To give an example - to sort on col 2, 4 reverse, and then 3 could be done using something like this:
m2 = sortmap(col[2])
m3 = sortmap(col[3])
m4 = sortmap(col[4])
result = view.remap(m3.remap(reverse(m4)).remap(m2))
(with partial use, i.e. when fetching only a slice of the result, all sorts of neat tricks can be added, leading to behavior which I think resembles what you are describing above)
Except that the above "permutation stacking" is not exactly right... alas.
I think you need another piece of data. Imagine if your sortmap produced the following where order is the sort order and index is the index into the original view. Row is just the index in the view for my sanity.

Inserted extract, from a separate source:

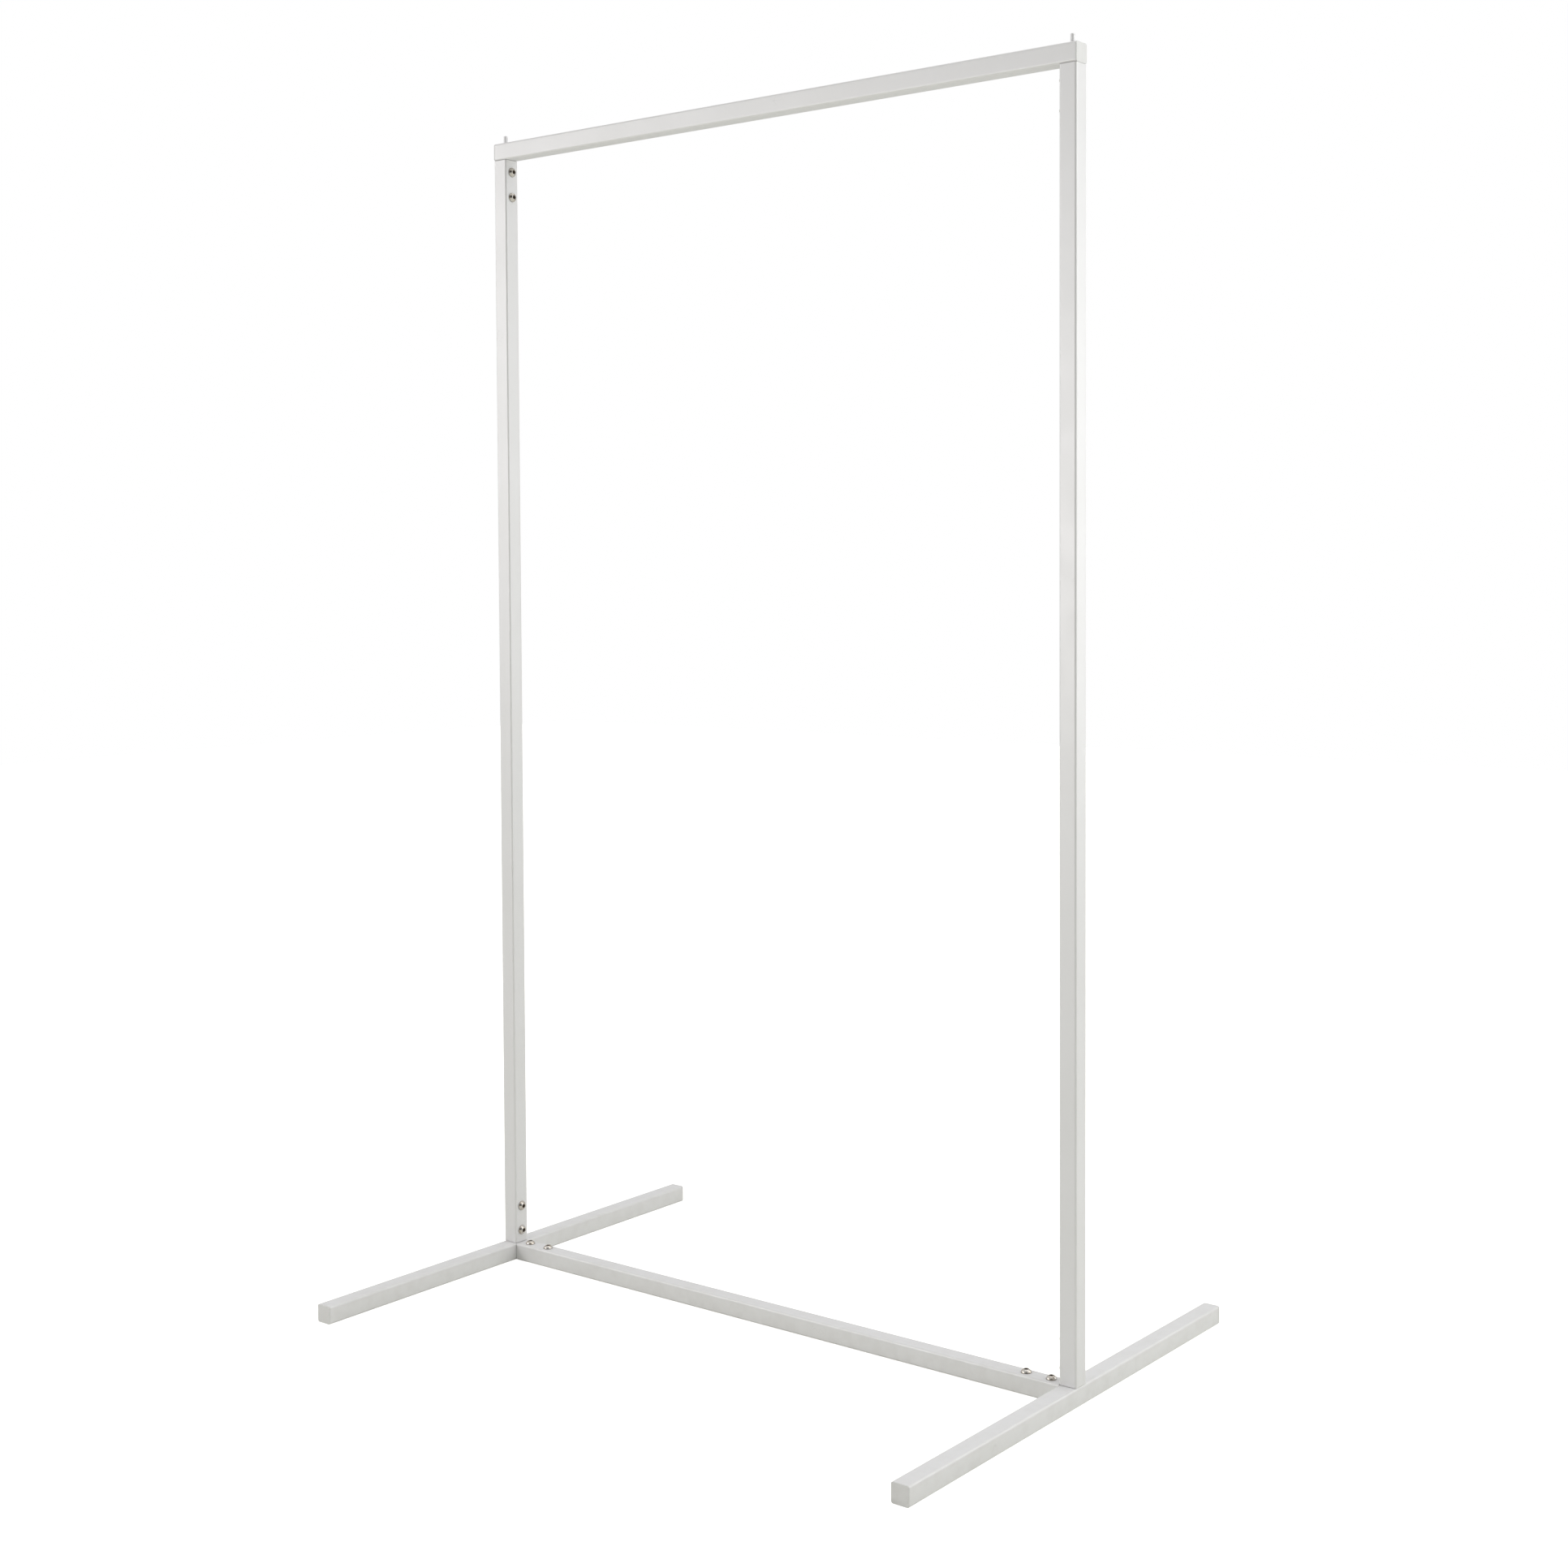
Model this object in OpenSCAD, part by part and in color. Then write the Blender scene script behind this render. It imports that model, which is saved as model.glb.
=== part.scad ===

sortmap on column 1 Row # order index 0 0 7 1 0 5 2 1 4 3 2 3 4 3 2 5 4 11 6 4 18 7 4 1
sortmap on column 2 Row # order index 0 0 1 1 0 7 2 1 4 3 2 11 4 3 2 5 4 18 6 4 12 7 4 5
You can lazily evaluate secondary keys as follows.
Imagine we are looking to find the index for sorted row #6. We look at the first sortmap and notice that there are multiple entries for order 4. This is a linear scan to lower rows and higher rows that assembles potential indices 11,18,1 where we want to find the second entry (since row 6 is the second 4)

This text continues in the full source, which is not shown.